TASK DESCRIPTION: Start at the line containing "each cut end" and stop at the line containing "if empty is"; copy those lines exactly, both ends included, and no others.

>> Start DATA EXCERPT

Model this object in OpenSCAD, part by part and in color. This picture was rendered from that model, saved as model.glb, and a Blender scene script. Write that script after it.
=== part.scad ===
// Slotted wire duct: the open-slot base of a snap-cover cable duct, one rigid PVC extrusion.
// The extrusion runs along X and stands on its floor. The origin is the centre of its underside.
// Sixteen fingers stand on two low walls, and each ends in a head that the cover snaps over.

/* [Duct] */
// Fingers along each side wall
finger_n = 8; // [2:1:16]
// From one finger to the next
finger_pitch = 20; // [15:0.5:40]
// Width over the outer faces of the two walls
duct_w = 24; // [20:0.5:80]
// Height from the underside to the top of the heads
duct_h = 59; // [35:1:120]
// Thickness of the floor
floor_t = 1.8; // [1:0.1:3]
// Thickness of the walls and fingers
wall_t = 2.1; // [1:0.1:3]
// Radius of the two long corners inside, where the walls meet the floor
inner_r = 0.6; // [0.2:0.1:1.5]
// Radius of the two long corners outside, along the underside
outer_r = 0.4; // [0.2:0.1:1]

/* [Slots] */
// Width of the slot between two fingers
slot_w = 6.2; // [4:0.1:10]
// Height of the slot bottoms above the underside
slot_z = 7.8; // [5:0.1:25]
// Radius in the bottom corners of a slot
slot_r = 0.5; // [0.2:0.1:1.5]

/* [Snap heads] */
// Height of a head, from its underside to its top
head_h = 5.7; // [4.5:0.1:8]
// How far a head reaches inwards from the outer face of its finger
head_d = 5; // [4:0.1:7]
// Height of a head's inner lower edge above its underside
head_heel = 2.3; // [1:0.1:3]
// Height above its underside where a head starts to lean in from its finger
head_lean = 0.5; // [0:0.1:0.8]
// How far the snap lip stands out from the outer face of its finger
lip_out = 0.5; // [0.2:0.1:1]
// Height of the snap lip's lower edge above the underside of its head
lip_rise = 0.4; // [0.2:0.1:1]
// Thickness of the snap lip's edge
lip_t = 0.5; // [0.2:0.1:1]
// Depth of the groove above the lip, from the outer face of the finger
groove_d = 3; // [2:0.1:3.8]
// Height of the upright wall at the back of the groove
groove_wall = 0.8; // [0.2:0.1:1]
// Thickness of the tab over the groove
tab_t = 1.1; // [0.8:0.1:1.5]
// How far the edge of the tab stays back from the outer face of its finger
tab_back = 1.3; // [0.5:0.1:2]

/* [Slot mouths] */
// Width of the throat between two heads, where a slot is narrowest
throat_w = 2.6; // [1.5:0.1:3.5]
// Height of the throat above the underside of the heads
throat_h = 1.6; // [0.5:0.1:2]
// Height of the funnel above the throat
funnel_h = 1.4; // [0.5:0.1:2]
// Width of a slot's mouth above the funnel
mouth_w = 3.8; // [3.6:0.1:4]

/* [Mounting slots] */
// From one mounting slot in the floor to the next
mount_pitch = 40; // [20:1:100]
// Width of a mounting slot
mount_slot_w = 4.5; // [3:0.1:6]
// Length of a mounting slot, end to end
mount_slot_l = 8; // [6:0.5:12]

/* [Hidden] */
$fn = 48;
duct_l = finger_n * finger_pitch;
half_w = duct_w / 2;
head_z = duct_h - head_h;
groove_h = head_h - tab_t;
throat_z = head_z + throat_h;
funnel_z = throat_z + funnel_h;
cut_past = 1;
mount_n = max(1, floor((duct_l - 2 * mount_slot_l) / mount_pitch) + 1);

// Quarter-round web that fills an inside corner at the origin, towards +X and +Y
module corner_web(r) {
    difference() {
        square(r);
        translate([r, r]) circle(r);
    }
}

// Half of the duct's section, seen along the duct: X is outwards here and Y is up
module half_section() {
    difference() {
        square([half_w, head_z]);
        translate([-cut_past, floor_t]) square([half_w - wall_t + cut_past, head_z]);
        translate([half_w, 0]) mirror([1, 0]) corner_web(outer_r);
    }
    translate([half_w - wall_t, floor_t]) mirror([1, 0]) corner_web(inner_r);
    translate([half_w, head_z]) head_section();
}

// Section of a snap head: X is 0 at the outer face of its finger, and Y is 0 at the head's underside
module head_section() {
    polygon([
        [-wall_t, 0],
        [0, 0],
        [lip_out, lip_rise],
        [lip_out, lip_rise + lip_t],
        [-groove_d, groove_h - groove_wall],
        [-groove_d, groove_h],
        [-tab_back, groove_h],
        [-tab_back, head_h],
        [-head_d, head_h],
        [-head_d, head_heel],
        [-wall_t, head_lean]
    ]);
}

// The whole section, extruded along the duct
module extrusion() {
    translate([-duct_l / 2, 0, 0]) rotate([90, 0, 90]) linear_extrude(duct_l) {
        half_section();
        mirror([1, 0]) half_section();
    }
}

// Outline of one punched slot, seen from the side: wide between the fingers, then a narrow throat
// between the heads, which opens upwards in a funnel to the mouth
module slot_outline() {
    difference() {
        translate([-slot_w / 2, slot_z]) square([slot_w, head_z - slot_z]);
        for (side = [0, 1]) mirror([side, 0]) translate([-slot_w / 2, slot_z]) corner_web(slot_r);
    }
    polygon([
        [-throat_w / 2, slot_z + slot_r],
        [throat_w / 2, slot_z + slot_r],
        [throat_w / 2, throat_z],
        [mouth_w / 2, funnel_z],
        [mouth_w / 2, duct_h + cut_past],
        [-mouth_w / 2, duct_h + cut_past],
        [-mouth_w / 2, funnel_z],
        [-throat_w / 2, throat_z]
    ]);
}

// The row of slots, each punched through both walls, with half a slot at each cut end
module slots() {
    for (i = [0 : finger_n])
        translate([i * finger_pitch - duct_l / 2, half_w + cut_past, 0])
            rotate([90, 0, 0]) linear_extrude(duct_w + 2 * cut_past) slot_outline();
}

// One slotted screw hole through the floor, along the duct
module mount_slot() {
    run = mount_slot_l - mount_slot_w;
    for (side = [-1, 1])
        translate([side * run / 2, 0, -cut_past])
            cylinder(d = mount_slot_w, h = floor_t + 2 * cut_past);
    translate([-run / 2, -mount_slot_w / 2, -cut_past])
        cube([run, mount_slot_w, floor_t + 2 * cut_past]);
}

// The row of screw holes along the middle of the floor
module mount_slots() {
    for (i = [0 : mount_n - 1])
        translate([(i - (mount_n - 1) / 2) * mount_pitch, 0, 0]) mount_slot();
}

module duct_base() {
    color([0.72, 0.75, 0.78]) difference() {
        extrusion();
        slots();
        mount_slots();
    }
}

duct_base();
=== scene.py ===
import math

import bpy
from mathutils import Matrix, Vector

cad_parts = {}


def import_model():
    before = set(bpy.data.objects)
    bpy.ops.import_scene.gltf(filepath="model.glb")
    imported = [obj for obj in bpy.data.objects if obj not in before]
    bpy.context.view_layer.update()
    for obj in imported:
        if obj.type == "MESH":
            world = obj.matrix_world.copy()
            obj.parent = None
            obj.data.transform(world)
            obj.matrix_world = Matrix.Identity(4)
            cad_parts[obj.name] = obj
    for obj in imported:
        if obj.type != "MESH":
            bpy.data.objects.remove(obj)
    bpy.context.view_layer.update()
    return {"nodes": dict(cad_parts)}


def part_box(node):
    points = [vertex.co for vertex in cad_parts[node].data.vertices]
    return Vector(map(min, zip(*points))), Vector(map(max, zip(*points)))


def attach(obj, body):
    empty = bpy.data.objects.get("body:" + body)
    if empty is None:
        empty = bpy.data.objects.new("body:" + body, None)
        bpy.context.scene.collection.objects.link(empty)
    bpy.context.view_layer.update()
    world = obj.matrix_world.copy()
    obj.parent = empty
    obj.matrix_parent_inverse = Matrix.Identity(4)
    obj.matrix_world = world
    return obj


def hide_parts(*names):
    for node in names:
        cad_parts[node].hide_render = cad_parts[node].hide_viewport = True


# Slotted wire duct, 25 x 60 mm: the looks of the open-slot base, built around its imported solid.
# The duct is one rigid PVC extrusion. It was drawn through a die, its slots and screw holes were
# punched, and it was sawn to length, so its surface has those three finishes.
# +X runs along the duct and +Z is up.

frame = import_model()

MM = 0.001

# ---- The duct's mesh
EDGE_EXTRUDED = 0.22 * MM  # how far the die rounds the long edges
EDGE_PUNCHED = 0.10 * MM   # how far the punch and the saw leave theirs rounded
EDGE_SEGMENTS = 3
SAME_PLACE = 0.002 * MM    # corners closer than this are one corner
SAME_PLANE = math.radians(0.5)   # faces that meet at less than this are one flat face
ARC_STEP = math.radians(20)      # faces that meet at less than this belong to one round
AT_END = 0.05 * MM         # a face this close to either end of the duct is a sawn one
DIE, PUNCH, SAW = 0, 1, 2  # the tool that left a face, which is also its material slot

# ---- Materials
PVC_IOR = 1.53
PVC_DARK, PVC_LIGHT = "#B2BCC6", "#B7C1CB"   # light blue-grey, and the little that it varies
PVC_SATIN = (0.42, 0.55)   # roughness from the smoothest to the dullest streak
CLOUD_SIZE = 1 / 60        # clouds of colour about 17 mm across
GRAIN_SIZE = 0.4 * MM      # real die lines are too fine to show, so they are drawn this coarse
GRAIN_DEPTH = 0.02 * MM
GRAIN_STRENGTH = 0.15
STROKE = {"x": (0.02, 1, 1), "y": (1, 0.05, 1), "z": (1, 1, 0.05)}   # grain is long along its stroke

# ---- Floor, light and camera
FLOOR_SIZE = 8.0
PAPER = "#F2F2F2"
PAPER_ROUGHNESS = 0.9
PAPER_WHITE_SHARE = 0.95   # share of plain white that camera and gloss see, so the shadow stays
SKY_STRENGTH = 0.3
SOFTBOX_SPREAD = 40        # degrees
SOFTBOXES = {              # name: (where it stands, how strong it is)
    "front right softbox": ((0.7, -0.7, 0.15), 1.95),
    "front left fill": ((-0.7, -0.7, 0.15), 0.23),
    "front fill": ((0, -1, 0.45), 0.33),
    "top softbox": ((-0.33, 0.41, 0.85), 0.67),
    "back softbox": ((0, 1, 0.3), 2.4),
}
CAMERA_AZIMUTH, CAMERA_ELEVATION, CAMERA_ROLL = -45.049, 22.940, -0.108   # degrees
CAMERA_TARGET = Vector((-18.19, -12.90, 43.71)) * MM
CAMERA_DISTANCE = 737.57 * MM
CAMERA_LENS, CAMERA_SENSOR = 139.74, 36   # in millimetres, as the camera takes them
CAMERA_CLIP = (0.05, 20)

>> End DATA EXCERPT

PROBLEM SOLUTION:
// The row of slots, each punched through both walls, with half a slot at each cut end
module slots() {
    for (i = [0 : finger_n])
        translate([i * finger_pitch - duct_l / 2, half_w + cut_past, 0])
            rotate([90, 0, 0]) linear_extrude(duct_w + 2 * cut_past) slot_outline();
}

// One slotted screw hole through the floor, along the duct
module mount_slot() {
    run = mount_slot_l - mount_slot_w;
    for (side = [-1, 1])
        translate([side * run / 2, 0, -cut_past])
            cylinder(d = mount_slot_w, h = floor_t + 2 * cut_past);
    translate([-run / 2, -mount_slot_w / 2, -cut_past])
        cube([run, mount_slot_w, floor_t + 2 * cut_past]);
}

// The row of screw holes along the middle of the floor
module mount_slots() {
    for (i = [0 : mount_n - 1])
        translate([(i - (mount_n - 1) / 2) * mount_pitch, 0, 0]) mount_slot();
}

module duct_base() {
    color([0.72, 0.75, 0.78]) difference() {
        extrusion();
        slots();
        mount_slots();
    }
}

duct_base();
=== scene.py ===
import math

import bpy
from mathutils import Matrix, Vector

cad_parts = {}


def import_model():
    before = set(bpy.data.objects)
    bpy.ops.import_scene.gltf(filepath="model.glb")
    imported = [obj for obj in bpy.data.objects if obj not in before]
    bpy.context.view_layer.update()
    for obj in imported:
        if obj.type == "MESH":
            world = obj.matrix_world.copy()
            obj.parent = None
            obj.data.transform(world)
            obj.matrix_world = Matrix.Identity(4)
            cad_parts[obj.name] = obj
    for obj in imported:
        if obj.type != "MESH":
            bpy.data.objects.remove(obj)
    bpy.context.view_layer.update()
    return {"nodes": dict(cad_parts)}


def part_box(node):
    points = [vertex.co for vertex in cad_parts[node].data.vertices]
    return Vector(map(min, zip(*points))), Vector(map(max, zip(*points)))


def attach(obj, body):
    empty = bpy.data.objects.get("body:" + body)
    if empty is None:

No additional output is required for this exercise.